Tono memang bermain valas. Sehari dia bisa untung Rp 5 juta lebih. Rezeki mengalir bak sendang. Hanya dengan menyimak turun-naiknya harga saham, dan menguasai teknik investasi, ia bergelimang uang. Seolah kenikmatan hidup ada dalam genggamannya. Tak akan ke mana – mana. Dengan uang, apa saja bisa dibeli dan dikuasai.
Sampai pada suatu saat, hanya dalam hitungan 30 detik, ”Uang saya Rp 400 juta ludes,” katanya. Nikmat itu hilang, dan berubah jadi penyesalan yang dalam. Juga kekalapan. Kalau saja trader itu ada di depan hidung, ”Pasti saya bunuh,” ujarnya. Ia cenderung membenarkan diri sendiri, dan menyalahkan orang lain.
Menyesal, marah, jengkel, tumplek-blek jadi satu. ”Kulit ini seperti tidak terasa walau ditebas golok,” katanya, menggambarkan kekalutannya. Otaknya kopong, linglung. Soalnya, ”Kalau saja saya menunda mengeksekusi satu menit saja, keuntungan yang saya peroleh Rp 1 milyar,” katanya.
Tono memang bukan ”raja spekulan” layaknya Goerge Soros. Ia juga bukan orang yang mampu menguasai diri untuk tak terhanyut dalam emosi pasar. Jake Bernstein dalam bukunya, Investor’s Quotient, menulis: ”Keberhasilan seorang pemodal jangka panjang lebih dominan dipengaruhi oleh kemampuannya mengendalikan emosi ketimbang tentang investasi.”
Dua kisah hidup itu membuat Tono tergugah, dan seperti lahir kembali. Ia mampu keluar dari kegelapan. Kini, dia lebih peduli pada menabung amal kebajikan ketimbang memburu rezeki dan menumpuk harta. Sebab, rezeki itu urusan Yang Di Atas. Titik! Dengan begitu, hidup pun tidak lagi kemrungsung. Dia pasrah, Lillahi taala.
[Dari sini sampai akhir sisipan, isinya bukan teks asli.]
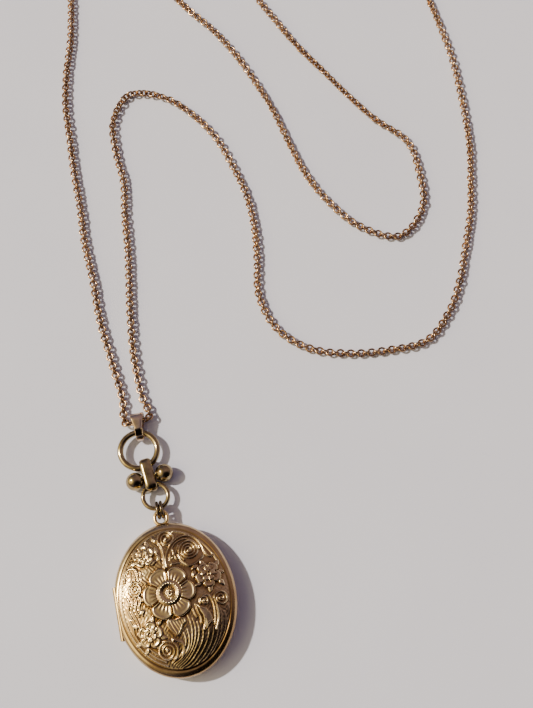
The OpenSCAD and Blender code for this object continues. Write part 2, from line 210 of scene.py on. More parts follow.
def relief_metal():
    """The embossed cover: full-tone high places, and a brown tone in the hollows that is partly tarnish and
    partly painted shade; the rim and its groove get painted shade too.
    """
    material, tree, shader = new_material("embossed_gilt")
    shader.inputs["Metallic"].default_value = 1
    painted_shade_and_patina = tree.nodes.new("ShaderNodeAttribute")
    painted_shade_and_patina.attribute_name = "painted_shade_and_patina"
    stain = add_noise(tree, 260, 4)
    bright = add_ramp(tree, stain, [(0.3, (0.50, 0.35, 0.19)), (0.5, (0.61, 0.46, 0.26)),
                                    (0.72, (0.72, 0.57, 0.35))])
    # Tarnish and painted shade: the mesh's attribute darkens the hollows, the rim towards the lower right
    # and the groove round the field.
    patina_and_painted_shade = add_ramp(tree, painted_shade_and_patina.outputs["Fac"], [(0.05, (0.22, 0.15, 0.09)),
                                                    (0.4, (0.68, 0.58, 0.46)), (0.6, (1, 1, 1))])
    tone = mix_colors(tree, None, bright, patina_and_painted_shade, "MULTIPLY")
    tree.links.new(tone, shader.inputs["Base Color"])
    polish = add_range(tree, add_noise(tree, 900, 4), 0.13, 0.28)
    tree.links.new(polish, shader.inputs["Roughness"])
    add_bump(tree, shader, add_noise(tree, 2600, 4), 0.2, 0.02)
    return material


def paper():
    material, tree, shader = new_material("card")
    tone = add_ramp(tree, add_noise(tree, 180, 5), [(0.3, (0.62, 0.55, 0.42)), (0.7, (0.80, 0.75, 0.62))])
    tree.links.new(tone, shader.inputs["Base Color"])
    shader.inputs["Roughness"].default_value = 0.85
    add_bump(tree, shader, add_noise(tree, 5000, 2), 0.2, 0.02)
    return material


def clear_sheet():
    material, tree, shader = new_material("clear_sheet")
    haze = add_ramp(tree, add_noise(tree, 300, 3), [(0.3, (0.92, 0.93, 0.92)), (0.7, (0.98, 0.98, 0.97))])
    tree.links.new(haze, shader.inputs["Base Color"])
    shader.inputs["Roughness"].default_value = 0.12
    shader.inputs["Transmission Weight"].default_value = 1
    shader.inputs["IOR"].default_value = 1.45
    return material


GILT = relief_metal()
PLAIN_GILT = metal("plain_gilt", (0.82, 0.60, 0.28), (0.62, 0.42, 0.18), (0.18, 0.32), blotch=250)
WORN_GILT = metal("worn_gilt", (0.64, 0.44, 0.19), (0.36, 0.24, 0.11), (0.16, 0.3), blotch=250)
ANTIQUE = metal("antique_brass", (0.46, 0.36, 0.19), (0.20, 0.14, 0.08), (0.1, 0.2), blotch=500,
                scratch=0.15)
ROSE = metal("rose_chain", (0.55, 0.345, 0.195), (0.25, 0.15, 0.09), (0.14, 0.26), blotch=700)
# Dark oxide on the jump rings, made darker still as painted shade for the hollow of the eye they hang in.
OXIDE_AND_SHADE_BRASS = metal("oxidised_brass_and_painted_shade", (0.24, 0.18, 0.11), (0.07, 0.05, 0.04), (0.12, 0.24), blotch=500,
                 scratch=0.15)
# The bail's metal carries the painted black reflection on its foot.
PALE = metal("pale_gilt", (0.76, 0.58, 0.42), (0.44, 0.31, 0.23), (0.1, 0.2), blotch=500, scratch=0.15,
             painted_reflection=True)
BOLT = metal("pale_bolt", (0.88, 0.78, 0.62), (0.66, 0.54, 0.40), (0.14, 0.26), blotch=500)
STEEL = metal("spring_steel", (0.62, 0.62, 0.62), (0.45, 0.45, 0.46), (0.25, 0.35))
CARD = paper()
CLEAR = clear_sheet()

# ---------- mesh helpers, all in millimetres ----------

def add_piece(name, points, faces, material, body, stands_for=()):
    mesh = bpy.data.meshes.new(name)
    mesh.from_pydata((np.asarray(points, float) * MM).tolist(), [], faces)
    mesh.shade_smooth()
    mesh.materials.append(material)
    piece = bpy.data.objects.new(name, mesh)
    bpy.context.scene.collection.objects.link(piece)
    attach(piece, body)
    if stands_for:
        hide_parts(*stands_for)
    return piece


def sharpen(piece, degrees=35):
    """Keeps the edges sharp where two faces meet at more than that angle."""
    piece.data.set_sharp_from_angle(angle=math.radians(degrees))


def ring_faces(rows, columns, start=0, close_rows=False):
    """Quads between successive rings of points."""
    faces = []
    for row in range(rows if close_rows else rows - 1):
        here = start + row * columns
        after = start + (row + 1) % rows * columns
        for k in range(columns):
            m = (k + 1) % columns
            faces.append((here + k, here + m, after + m, after + k))
    return faces


def end_faces(rows, columns, start=0):
    last = start + (rows - 1) * columns
    return [tuple(start + k for k in range(columns - 1, -1, -1)), tuple(last + k for k in range(columns))]


def unit(v):
    v = np.asarray(v, float)
    return v / np.linalg.norm(v, axis=-1, keepdims=True)


def smooth_route(points, steps=14):
    """A Catmull-Rom curve through the points."""
    p = np.array(points, float)
    p = np.vstack([2 * p[0] - p[1], p, 2 * p[-1] - p[-2]])
    t = np.linspace(0, 1, steps, endpoint=False)[:, None]
    parts = []
    for a, b, c, d in zip(p, p[1:], p[2:], p[3:]):
        parts.append(0.5 * (2 * b + (c - a) * t + (2 * a - 5 * b + 4 * c - d) * t**2
                            + (3 * b - a - 3 * c + d) * t**3))
    return np.vstack(parts + [p[-2:-1]])


def route_length(line):
    return float(np.linalg.norm(np.diff(line, axis=0), axis=1).sum())


def walk(line, distances):
    """Points and headings at those distances along a line."""
    along = np.r_[0, np.cumsum(np.linalg.norm(np.diff(line, axis=0), axis=1))]

    def at(s):
        return np.stack([np.interp(s, along, line[:, k]) for k in range(3)], axis=-1)

    return at(distances), unit(at(distances + 0.3) - at(distances - 0.3))


# ---------- neck chain ----------

def rolo_chain(name, route):
    """Nearly round links threaded along the route, each a quarter turn from the last."""
    line = smooth_route(route)
    length = route_length(line)
    count = round(length / LINK_PITCH)
    centres, headings = walk(line, (np.arange(count) + 0.5) * length / count)
    rounds, sides = 24, 8
    around = np.arange(rounds) * 2 * math.pi / rounds
    section = np.arange(sides) * 2 * math.pi / sides
    sway = np.random.default_rng(len(name)).normal(0, LINK_SWAY_DEG, count)
    points, faces = [], []
    for i, (centre, ahead) in enumerate(zip(centres, headings)):
        roll = math.radians(90 * (i % 2) + sway[i] + LINK_TWIST_DEG * math.sin(i * 0.11))
        side = unit(np.cross(ahead, (0, 0, 1)))
        across = math.cos(roll) * side + math.sin(roll) * np.cross(side, ahead)
        out = np.cos(around)[:, None] * ahead + np.sin(around)[:, None] * across
        normal = np.cross(ahead, across)
        middle = LINK_LONG_R * np.cos(around)[:, None] * ahead + LINK_R * np.sin(around)[:, None] * across
        wire = np.cos(section)[None, :, None] * out[:, None, :] + np.sin(section)[None, :, None] * normal
        ring = middle[:, None, :] + LINK_WIRE_R * wire
        points.append((centre + ring).reshape(-1, 3))
        faces += ring_faces(rounds, sides, i * rounds * sides, close_rows=True)
    piece = add_piece(name + "_links", np.vstack(points), faces, ROSE, "neck_chain", (name,))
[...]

Rasulullah SAW bersabda; “Sesungguhnya orang yang menjadikan dunia sebagai niatnya, Allah akan menjadikan kefakiran di depan matanya dan Allah akan cerai – beraikan kebutuhannya. Dan dunia tidak akan datang kepadanya, kecuali yang telah ditetapkan baginya. Dan barang siapa yang menjadikan akhirat sebagai niatnya, Allah akan menjadikan kekayaan di dalam hatinya, Allah akan mencukupi kebutuhannya dan dunia datang kepadanya dalam keadaan tunduk.” (Rowahu Ibnu Majah)
Dan, dengan ketenangannya itu, ia bisa menerima ”refleksi” secara jelas. Persis air di kolam, yang jika tak terganggu, bayangan yang muncul menjadi jelas. Ia buang pikiran-pikiran busuk, dan menggantinya dengan yang positif. Ia ingin jadi manusia spiritual yang alami, tanpa neko-neko, tanpa friksi. ”Saya berusaha menghindari bentrokan,” katanya.
Memang, tanpa disadari, Tono telah melakukan penyucian pikiran. Ia membersihkan hati dari akhlak tercela. Ia memandang sesuatu secara simpatik. Ia memperlakukan orang lain seperti diri sendiri. Di dunia yang tak sempurna ini, mencari sesuatu yang baik dan indah memang sulit. Ia tidak melihat sesuatu dari sisi itu.
Tono berusaha mengubah paradigma lama dengan cara melihat kebaikan dari seorang manusia terburuk di dunia. Di balik kekurangan dan kebusukannya, pasti ada sisi baiknya. Dan, cara pandang itu sudah dimulainya, setelah nyaris terseret menuju negeri tipuan.
Allah berfirman : “Kehidupan dunia itu tidak lain hanyalah kesenangan yang membujuk.” (QS Ali Imron 185)
Rasulullah SAW bersabda: “Sesungguhnya diantara yang aku khawatirkan atas kalian adalah apa yang dianugerahkan kepada kalian berupa gemerlap dan perhiasan dunia.” (Rowahu Bukhari, Muslim)
Rasulullah SAW bersabda; “Apabila Allah mencintai seorang hamba, maka Dia akan menjaganya dari dunia seperti kalian menjaga orang sakit di antara kalian dari air.” (Rowahu ath-Thabrani dg sanad shahih)
Dan itu semua bermula dari sebuah wasiat.